▶ _Raw data_:
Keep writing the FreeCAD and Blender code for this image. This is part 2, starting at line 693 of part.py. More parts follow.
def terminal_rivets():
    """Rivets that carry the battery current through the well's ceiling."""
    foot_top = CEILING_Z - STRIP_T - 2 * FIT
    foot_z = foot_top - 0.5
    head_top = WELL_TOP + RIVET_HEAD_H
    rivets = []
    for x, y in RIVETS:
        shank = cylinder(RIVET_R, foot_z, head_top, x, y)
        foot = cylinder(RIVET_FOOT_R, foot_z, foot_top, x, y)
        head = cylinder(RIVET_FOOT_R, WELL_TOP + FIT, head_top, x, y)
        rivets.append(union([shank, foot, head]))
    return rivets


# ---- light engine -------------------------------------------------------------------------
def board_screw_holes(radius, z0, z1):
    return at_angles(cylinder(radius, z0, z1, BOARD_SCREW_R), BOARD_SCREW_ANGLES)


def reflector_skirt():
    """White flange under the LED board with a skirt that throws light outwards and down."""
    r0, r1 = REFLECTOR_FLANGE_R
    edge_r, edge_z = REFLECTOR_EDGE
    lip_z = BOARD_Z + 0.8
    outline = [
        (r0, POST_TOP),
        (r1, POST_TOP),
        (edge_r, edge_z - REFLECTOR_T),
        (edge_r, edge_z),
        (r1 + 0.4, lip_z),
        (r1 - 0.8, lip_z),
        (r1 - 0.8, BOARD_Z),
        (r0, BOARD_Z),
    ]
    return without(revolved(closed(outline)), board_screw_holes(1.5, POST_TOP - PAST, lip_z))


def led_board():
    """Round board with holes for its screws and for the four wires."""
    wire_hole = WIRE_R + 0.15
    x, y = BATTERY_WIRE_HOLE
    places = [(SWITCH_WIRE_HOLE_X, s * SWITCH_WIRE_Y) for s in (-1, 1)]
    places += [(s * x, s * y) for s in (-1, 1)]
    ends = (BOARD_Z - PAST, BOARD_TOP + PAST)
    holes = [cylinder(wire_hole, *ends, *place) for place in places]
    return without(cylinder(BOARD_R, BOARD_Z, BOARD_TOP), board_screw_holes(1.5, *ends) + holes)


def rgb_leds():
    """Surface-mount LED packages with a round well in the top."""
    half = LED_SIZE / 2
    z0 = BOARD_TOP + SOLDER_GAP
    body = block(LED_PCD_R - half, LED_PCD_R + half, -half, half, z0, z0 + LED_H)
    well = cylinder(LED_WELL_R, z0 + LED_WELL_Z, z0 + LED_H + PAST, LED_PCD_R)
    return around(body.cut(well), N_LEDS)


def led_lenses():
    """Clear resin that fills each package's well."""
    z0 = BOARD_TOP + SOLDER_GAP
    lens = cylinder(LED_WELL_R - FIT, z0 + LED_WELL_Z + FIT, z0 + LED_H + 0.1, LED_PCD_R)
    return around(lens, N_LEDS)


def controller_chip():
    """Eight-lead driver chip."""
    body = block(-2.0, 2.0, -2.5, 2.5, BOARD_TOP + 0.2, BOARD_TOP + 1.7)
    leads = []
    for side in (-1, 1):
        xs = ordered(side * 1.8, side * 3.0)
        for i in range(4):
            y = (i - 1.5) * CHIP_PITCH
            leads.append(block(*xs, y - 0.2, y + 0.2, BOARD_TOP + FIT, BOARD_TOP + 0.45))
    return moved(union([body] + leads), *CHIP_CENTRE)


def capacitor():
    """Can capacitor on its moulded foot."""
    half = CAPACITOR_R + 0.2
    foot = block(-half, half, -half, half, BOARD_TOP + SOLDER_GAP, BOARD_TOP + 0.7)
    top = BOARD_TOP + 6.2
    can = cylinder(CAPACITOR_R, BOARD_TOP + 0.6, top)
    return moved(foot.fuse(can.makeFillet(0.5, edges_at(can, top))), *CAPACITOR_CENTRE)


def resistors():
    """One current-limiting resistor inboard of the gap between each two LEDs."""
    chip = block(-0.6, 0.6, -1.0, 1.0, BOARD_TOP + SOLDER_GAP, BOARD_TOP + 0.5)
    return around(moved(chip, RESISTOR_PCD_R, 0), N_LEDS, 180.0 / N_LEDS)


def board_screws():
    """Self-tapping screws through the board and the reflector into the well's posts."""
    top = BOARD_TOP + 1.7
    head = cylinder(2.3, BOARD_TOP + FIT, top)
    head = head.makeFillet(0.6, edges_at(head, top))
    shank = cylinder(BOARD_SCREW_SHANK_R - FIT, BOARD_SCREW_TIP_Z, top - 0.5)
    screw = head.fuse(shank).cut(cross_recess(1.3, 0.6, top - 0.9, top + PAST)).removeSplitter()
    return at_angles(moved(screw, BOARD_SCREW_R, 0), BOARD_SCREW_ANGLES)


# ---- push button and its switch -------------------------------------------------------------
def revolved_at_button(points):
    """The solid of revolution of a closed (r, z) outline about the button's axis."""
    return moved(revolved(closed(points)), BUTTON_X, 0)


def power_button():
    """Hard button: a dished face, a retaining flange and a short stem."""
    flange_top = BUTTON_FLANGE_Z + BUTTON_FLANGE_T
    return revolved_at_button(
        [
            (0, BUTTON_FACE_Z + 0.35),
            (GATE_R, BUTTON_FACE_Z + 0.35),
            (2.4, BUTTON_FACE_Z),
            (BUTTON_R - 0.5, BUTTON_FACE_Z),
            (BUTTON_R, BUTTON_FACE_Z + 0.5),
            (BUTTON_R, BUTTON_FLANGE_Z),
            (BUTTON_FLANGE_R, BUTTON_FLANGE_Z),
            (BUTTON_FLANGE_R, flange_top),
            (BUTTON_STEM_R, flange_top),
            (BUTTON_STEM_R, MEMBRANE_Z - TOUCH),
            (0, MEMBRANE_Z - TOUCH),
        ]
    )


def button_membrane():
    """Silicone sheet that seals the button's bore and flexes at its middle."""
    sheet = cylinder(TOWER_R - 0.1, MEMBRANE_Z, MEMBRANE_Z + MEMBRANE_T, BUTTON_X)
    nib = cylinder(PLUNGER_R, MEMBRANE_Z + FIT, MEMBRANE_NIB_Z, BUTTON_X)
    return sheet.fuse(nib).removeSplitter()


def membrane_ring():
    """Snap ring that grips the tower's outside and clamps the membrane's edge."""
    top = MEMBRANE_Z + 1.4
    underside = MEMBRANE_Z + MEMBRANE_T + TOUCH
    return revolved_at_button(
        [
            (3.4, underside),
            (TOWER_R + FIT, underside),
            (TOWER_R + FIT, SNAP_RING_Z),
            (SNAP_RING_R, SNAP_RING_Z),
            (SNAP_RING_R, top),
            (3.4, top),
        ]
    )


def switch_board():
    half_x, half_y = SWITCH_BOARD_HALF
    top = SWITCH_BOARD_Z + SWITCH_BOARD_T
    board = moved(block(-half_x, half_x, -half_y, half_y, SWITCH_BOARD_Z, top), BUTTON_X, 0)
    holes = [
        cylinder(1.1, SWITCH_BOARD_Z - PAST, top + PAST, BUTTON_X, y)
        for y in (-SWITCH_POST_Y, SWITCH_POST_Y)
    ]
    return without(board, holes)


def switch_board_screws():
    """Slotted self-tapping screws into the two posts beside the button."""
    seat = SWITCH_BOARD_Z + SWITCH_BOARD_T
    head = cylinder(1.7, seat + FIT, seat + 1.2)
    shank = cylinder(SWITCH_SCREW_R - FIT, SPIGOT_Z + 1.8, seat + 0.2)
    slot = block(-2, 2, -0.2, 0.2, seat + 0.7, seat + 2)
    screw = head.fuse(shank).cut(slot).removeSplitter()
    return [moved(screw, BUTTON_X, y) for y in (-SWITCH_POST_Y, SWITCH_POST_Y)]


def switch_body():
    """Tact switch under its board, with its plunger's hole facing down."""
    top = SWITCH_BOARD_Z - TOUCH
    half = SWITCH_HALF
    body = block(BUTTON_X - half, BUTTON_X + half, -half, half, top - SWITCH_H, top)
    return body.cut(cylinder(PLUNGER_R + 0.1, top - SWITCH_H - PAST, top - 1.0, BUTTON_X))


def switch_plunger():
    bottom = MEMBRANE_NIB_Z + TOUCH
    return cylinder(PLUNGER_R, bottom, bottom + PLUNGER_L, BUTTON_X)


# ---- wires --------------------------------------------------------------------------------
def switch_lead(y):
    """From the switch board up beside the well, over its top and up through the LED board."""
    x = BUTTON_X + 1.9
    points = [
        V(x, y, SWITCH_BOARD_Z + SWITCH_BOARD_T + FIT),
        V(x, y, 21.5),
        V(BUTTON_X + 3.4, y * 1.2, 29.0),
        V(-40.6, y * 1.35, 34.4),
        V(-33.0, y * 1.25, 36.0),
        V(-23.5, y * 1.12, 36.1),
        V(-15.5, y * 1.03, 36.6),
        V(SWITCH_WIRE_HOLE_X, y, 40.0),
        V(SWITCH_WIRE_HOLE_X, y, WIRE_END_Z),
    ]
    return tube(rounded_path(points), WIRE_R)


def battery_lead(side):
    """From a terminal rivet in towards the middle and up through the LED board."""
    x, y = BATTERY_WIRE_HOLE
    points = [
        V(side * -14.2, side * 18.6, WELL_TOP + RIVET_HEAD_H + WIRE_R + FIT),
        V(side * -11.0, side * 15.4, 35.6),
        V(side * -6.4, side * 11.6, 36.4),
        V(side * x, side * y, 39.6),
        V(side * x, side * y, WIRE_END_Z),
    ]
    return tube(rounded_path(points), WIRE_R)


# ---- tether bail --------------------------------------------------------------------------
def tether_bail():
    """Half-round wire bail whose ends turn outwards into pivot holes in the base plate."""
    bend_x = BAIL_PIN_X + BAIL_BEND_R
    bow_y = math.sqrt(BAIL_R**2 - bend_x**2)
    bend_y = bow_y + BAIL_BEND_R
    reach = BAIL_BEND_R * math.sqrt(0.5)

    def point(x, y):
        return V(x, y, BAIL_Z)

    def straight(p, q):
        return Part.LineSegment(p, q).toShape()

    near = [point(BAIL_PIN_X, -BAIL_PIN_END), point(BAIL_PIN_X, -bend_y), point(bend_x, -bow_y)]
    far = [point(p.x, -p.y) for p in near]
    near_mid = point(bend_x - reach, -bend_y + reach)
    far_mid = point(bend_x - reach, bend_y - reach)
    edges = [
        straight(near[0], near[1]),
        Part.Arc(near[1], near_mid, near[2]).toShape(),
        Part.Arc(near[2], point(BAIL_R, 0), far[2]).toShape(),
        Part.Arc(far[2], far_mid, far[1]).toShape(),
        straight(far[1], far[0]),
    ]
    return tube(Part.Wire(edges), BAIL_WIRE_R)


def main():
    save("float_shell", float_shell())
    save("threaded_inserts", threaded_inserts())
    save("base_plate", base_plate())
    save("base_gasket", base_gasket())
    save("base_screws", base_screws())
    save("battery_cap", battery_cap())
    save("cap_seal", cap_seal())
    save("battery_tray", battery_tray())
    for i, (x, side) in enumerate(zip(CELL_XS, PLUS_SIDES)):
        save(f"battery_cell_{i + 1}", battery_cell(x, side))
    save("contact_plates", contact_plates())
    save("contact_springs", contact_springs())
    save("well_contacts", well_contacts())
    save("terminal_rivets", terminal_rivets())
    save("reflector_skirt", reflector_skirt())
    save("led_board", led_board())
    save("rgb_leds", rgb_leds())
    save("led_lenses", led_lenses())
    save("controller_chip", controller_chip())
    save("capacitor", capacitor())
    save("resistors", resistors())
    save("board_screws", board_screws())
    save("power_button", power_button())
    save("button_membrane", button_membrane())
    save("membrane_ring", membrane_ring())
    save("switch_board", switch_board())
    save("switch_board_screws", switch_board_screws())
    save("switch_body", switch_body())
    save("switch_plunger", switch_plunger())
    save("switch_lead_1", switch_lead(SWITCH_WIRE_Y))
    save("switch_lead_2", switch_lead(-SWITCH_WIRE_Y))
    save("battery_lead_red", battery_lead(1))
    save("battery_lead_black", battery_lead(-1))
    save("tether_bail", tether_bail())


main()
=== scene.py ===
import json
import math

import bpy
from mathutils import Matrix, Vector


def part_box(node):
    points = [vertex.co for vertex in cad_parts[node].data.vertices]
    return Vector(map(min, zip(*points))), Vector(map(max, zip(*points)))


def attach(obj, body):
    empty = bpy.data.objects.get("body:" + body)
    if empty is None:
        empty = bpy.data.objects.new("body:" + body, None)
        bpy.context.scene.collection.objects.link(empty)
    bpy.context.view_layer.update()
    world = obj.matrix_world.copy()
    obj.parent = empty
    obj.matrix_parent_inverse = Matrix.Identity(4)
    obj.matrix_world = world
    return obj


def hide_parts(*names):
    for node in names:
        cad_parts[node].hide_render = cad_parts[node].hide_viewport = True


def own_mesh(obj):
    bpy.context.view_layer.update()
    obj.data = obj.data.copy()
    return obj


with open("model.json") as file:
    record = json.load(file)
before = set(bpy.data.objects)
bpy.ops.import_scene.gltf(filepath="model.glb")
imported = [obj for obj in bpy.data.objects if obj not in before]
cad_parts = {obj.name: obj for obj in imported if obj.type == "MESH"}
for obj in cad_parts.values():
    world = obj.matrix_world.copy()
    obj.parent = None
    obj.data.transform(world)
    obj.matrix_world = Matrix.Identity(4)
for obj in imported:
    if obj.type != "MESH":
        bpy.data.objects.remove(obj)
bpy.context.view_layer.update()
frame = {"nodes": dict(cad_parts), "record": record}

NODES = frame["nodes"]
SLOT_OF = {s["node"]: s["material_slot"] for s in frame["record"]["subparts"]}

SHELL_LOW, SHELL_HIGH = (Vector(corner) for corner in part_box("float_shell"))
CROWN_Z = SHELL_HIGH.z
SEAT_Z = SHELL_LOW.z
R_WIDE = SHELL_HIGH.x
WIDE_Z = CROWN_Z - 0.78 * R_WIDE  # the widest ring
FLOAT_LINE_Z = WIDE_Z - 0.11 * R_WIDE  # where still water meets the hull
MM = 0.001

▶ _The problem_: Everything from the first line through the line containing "z1, BOARD_SCREW_R), BOARD_SCREW_ANGLES)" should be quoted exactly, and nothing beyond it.

▶ _Answer_:
Keep writing the FreeCAD and Blender code for this image. This is part 2, starting at line 693 of part.py. More parts follow.
def terminal_rivets():
    """Rivets that carry the battery current through the well's ceiling."""
    foot_top = CEILING_Z - STRIP_T - 2 * FIT
    foot_z = foot_top - 0.5
    head_top = WELL_TOP + RIVET_HEAD_H
    rivets = []
    for x, y in RIVETS:
        shank = cylinder(RIVET_R, foot_z, head_top, x, y)
        foot = cylinder(RIVET_FOOT_R, foot_z, foot_top, x, y)
        head = cylinder(RIVET_FOOT_R, WELL_TOP + FIT, head_top, x, y)
        rivets.append(union([shank, foot, head]))
    return rivets


# ---- light engine -------------------------------------------------------------------------
def board_screw_holes(radius, z0, z1):
    return at_angles(cylinder(radius, z0, z1, BOARD_SCREW_R), BOARD_SCREW_ANGLES)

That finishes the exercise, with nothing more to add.